Your task is to repeat all of the material exactly.

| Supplied data |
------------------------------------------------------------------------
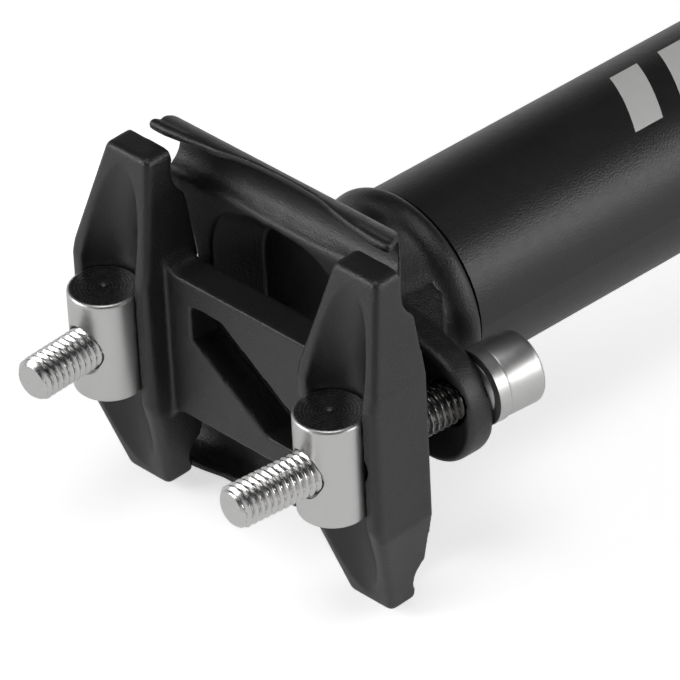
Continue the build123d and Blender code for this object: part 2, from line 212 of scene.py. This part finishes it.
# The drawn tube: fine blasted grain, with a plain pale print of slanted bars
def tube_black():
    finish = Finish("tube_black_anodised", BLACK, 0.36)
    split = finish.node("ShaderNodeSeparateXYZ")
    finish.link(finish.coords, split.inputs[0])
    around = finish.maths("ARCTAN2", split.outputs[2], split.outputs[1])
    arc = finish.maths("MULTIPLY", around, TUBE_R)
    slant = finish.maths("ADD", split.outputs[0], finish.maths("MULTIPLY", arc, PRINT_LEAN))
    step = finish.maths("MODULO", finish.maths("ADD", slant, 1.0), PRINT_STEP)
    bar = finish.maths("LESS_THAN", step, PRINT_BAR)
    inside = finish.maths("MULTIPLY", finish.between(slant, *PRINT_SPAN), finish.between(arc, *PRINT_ARC))
    ink = finish.maths("MULTIPLY", bar, inside)
    black = tint(finish, finish.noise(8 * MM, 3.0), BLACK_LOW, TUBE_HIGH)
    mix = finish.node("ShaderNodeMix", data_type="RGBA")
    finish.link(ink, mix.inputs[0])
    finish.link(black, mix.inputs[6])
    mix.inputs[7].default_value = (*PRINT_PALE, 1)
    finish.feed("Base Color", mix.outputs[2])
    finish.feed("Roughness", finish.range(finish.noise(1.5 * MM, 3.0), 0.32, 0.44))
    finish.shader.inputs["Specular IOR Level"].default_value = ANODISED_SPECULAR
    finish.bump(finish.noise(0.26 * MM, 2.0, 0.6), 0.055 * MM)
    return finish.done()


# Turned bright steel of the nuts, with fine lines round their axis
def turned_steel(name):
    finish = Finish(name, TURNED_STEEL, 0.36, 1.0)
    squeezed = finish.placed(scale=(0.04, 0.04, 1.0))
    finish.bump(finish.noise(TOOL_LINES, 2.0, 0.5, squeezed), TOOL_DEPTH)
    finish.feed("Roughness", finish.range(finish.noise(1.2 * MM, 3.0), 0.31, 0.43))
    return finish.done()


# The faced end of a nut: concentric tool rings about its centre
def faced_steel(name, centre):
    finish = Finish(name, FACED_STEEL, 0.26, 1.0)
    rings = finish.node("ShaderNodeTexWave", wave_type="RINGS", rings_direction="Z")
    rings.inputs["Scale"].default_value = 1.0 / RING_PITCH
    rings.inputs["Distortion"].default_value = 0.3
    finish.link(finish.placed(centre), rings.inputs["Vector"])
    finish.feed("Base Color", tint(finish, rings.outputs["Fac"], RING_LOW, RING_HIGH))
    finish.bump(rings.outputs["Fac"], 0.012 * MM)
    finish.feed("Roughness", finish.range(finish.noise(0.8 * MM, 3.0), 0.2, 0.34))
    return finish.done()


# The rolled thread is bright at its free end and has painted shade, a dark steel colour, where it passes
# through the clamp
def thread_steel(name):
    finish = Finish(name, TURNED_STEEL, 0.26, 1.0)
    split = finish.node("ShaderNodeSeparateXYZ")
    finish.link(finish.coords, split.inputs[0])
    # Painted shade: the thread is coloured dark near the ear, where it lies in shade
    out_of_shade = finish.range(split.outputs[0], 0.0, 1.0, *THREAD_SHADE_SPAN)
    finish.feed("Base Color", tint(finish, out_of_shade, SHADED_THREAD_STEEL, TURNED_STEEL))
    finish.feed("Roughness", finish.range(finish.noise(1.2 * MM, 3.0), 0.20, 0.32))
    finish.bump(finish.noise(TOOL_LINES, 2.0), TOOL_DEPTH)
    return finish.done()


# Polished steel of the bolt heads and washers
def polished_steel(name):
    finish = Finish(name, POLISHED_STEEL, 0.36, 1.0)
    finish.feed("Roughness", finish.range(finish.noise(1.0 * MM, 4.0), 0.30, 0.44))
    finish.bump(finish.noise(0.25 * MM, 3.0), 0.0015 * MM)
    return finish.done()


HEAD_BLACK = forged_black("head_black_anodised", 0.27 * MM, 0.08 * MM)
CRADLE_BLACK = forged_black("cradle_black_anodised", 0.26 * MM, 0.08 * MM)
CLAMP_BLACK = forged_black("clamp_black_anodised", 0.26 * MM, 0.08 * MM)
TUBE_BLACK = tube_black()
NUT_SIDE = turned_steel("nut_turned_steel")
BOLT_STEEL = polished_steel("bolt_polished_steel")
THREAD_STEEL = thread_steel("rolled_thread_steel")
WASHER_STEEL = polished_steel("washer_polished_steel")


# Pieces


def new_piece(name, mesh):
    piece = bpy.data.objects.new(name, mesh)
    bpy.context.scene.collection.objects.link(piece)
    return piece


def plain_mesh(piece):
    made = bpy.data.meshes.new_from_object(piece.evaluated_get(bpy.context.evaluated_depsgraph_get()))
    piece.modifiers.clear()
    old = piece.data
    piece.data = made
    bpy.data.meshes.remove(old)
    return made


def tidy(mesh, place=None):
    work = bmesh.new()
    work.from_mesh(mesh)
    bmesh.ops.remove_doubles(work, verts=work.verts, dist=1e-6)
    if place:
        bmesh.ops.transform(work, matrix=place, verts=work.verts)
    bmesh.ops.recalc_face_normals(work, faces=work.faces)
    work.to_mesh(mesh)
    work.free()


def node_object(node):
    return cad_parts[node]


# Adds the faces between neighbouring rings of vertices
def bridge(work, rings):
    for one, two in zip(rings, rings[1:]):
        count = len(one)
        for i in range(count):
            j = (i + 1) % count
            work.faces.new((one[i], one[j], two[j], two[i]))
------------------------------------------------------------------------
| Solution below |
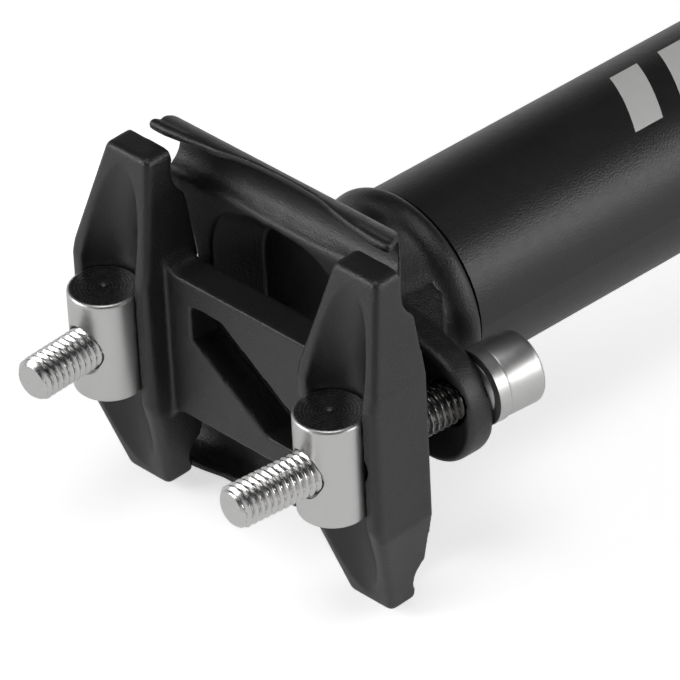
Continue the build123d and Blender code for this object: part 2, from line 212 of scene.py. This part finishes it.
# The drawn tube: fine blasted grain, with a plain pale print of slanted bars
def tube_black():
    finish = Finish("tube_black_anodised", BLACK, 0.36)
    split = finish.node("ShaderNodeSeparateXYZ")
    finish.link(finish.coords, split.inputs[0])
    around = finish.maths("ARCTAN2", split.outputs[2], split.outputs[1])
    arc = finish.maths("MULTIPLY", around, TUBE_R)
    slant = finish.maths("ADD", split.outputs[0], finish.maths("MULTIPLY", arc, PRINT_LEAN))
    step = finish.maths("MODULO", finish.maths("ADD", slant, 1.0), PRINT_STEP)
    bar = finish.maths("LESS_THAN", step, PRINT_BAR)
    inside = finish.maths("MULTIPLY", finish.between(slant, *PRINT_SPAN), finish.between(arc, *PRINT_ARC))
    ink = finish.maths("MULTIPLY", bar, inside)
    black = tint(finish, finish.noise(8 * MM, 3.0), BLACK_LOW, TUBE_HIGH)
    mix = finish.node("ShaderNodeMix", data_type="RGBA")
    finish.link(ink, mix.inputs[0])
    finish.link(black, mix.inputs[6])
    mix.inputs[7].default_value = (*PRINT_PALE, 1)
    finish.feed("Base Color", mix.outputs[2])
    finish.feed("Roughness", finish.range(finish.noise(1.5 * MM, 3.0), 0.32, 0.44))
    finish.shader.inputs["Specular IOR Level"].default_value = ANODISED_SPECULAR
    finish.bump(finish.noise(0.26 * MM, 2.0, 0.6), 0.055 * MM)
    return finish.done()


# Turned bright steel of the nuts, with fine lines round their axis
def turned_steel(name):
    finish = Finish(name, TURNED_STEEL, 0.36, 1.0)
    squeezed = finish.placed(scale=(0.04, 0.04, 1.0))
    finish.bump(finish.noise(TOOL_LINES, 2.0, 0.5, squeezed), TOOL_DEPTH)
    finish.feed("Roughness", finish.range(finish.noise(1.2 * MM, 3.0), 0.31, 0.43))
    return finish.done()


# The faced end of a nut: concentric tool rings about its centre
def faced_steel(name, centre):
    finish = Finish(name, FACED_STEEL, 0.26, 1.0)
    rings = finish.node("ShaderNodeTexWave", wave_type="RINGS", rings_direction="Z")
    rings.inputs["Scale"].default_value = 1.0 / RING_PITCH
    rings.inputs["Distortion"].default_value = 0.3
    finish.link(finish.placed(centre), rings.inputs["Vector"])
    finish.feed("Base Color", tint(finish, rings.outputs["Fac"], RING_LOW, RING_HIGH))
    finish.bump(rings.outputs["Fac"], 0.012 * MM)
    finish.feed("Roughness", finish.range(finish.noise(0.8 * MM, 3.0), 0.2, 0.34))
    return finish.done()


# The rolled thread is bright at its free end and has painted shade, a dark steel colour, where it passes
# through the clamp
def thread_steel(name):
    finish = Finish(name, TURNED_STEEL, 0.26, 1.0)
    split = finish.node("ShaderNodeSeparateXYZ")
    finish.link(finish.coords, split.inputs[0])
    # Painted shade: the thread is coloured dark near the ear, where it lies in shade
    out_of_shade = finish.range(split.outputs[0], 0.0, 1.0, *THREAD_SHADE_SPAN)
    finish.feed("Base Color", tint(finish, out_of_shade, SHADED_THREAD_STEEL, TURNED_STEEL))
    finish.feed("Roughness", finish.range(finish.noise(1.2 * MM, 3.0), 0.20, 0.32))
    finish.bump(finish.noise(TOOL_LINES, 2.0), TOOL_DEPTH)
    return finish.done()


# Polished steel of the bolt heads and washers
def polished_steel(name):
    finish = Finish(name, POLISHED_STEEL, 0.36, 1.0)
    finish.feed("Roughness", finish.range(finish.noise(1.0 * MM, 4.0), 0.30, 0.44))
    finish.bump(finish.noise(0.25 * MM, 3.0), 0.0015 * MM)
    return finish.done()


HEAD_BLACK = forged_black("head_black_anodised", 0.27 * MM, 0.08 * MM)
CRADLE_BLACK = forged_black("cradle_black_anodised", 0.26 * MM, 0.08 * MM)
CLAMP_BLACK = forged_black("clamp_black_anodised", 0.26 * MM, 0.08 * MM)
TUBE_BLACK = tube_black()
NUT_SIDE = turned_steel("nut_turned_steel")
BOLT_STEEL = polished_steel("bolt_polished_steel")
THREAD_STEEL = thread_steel("rolled_thread_steel")
WASHER_STEEL = polished_steel("washer_polished_steel")


# Pieces


def new_piece(name, mesh):
    piece = bpy.data.objects.new(name, mesh)
    bpy.context.scene.collection.objects.link(piece)
    return piece


def plain_mesh(piece):
    made = bpy.data.meshes.new_from_object(piece.evaluated_get(bpy.context.evaluated_depsgraph_get()))
    piece.modifiers.clear()
    old = piece.data
    piece.data = made
    bpy.data.meshes.remove(old)
    return made


def tidy(mesh, place=None):
    work = bmesh.new()
    work.from_mesh(mesh)
    bmesh.ops.remove_doubles(work, verts=work.verts, dist=1e-6)
    if place:
        bmesh.ops.transform(work, matrix=place, verts=work.verts)
    bmesh.ops.recalc_face_normals(work, faces=work.faces)
    work.to_mesh(mesh)
    work.free()


def node_object(node):
    return cad_parts[node]


# Adds the faces between neighbouring rings of vertices
def bridge(work, rings):
    for one, two in zip(rings, rings[1:]):
        count = len(one)
        for i in range(count):
            j = (i + 1) % count
            work.faces.new((one[i], one[j], two[j], two[i]))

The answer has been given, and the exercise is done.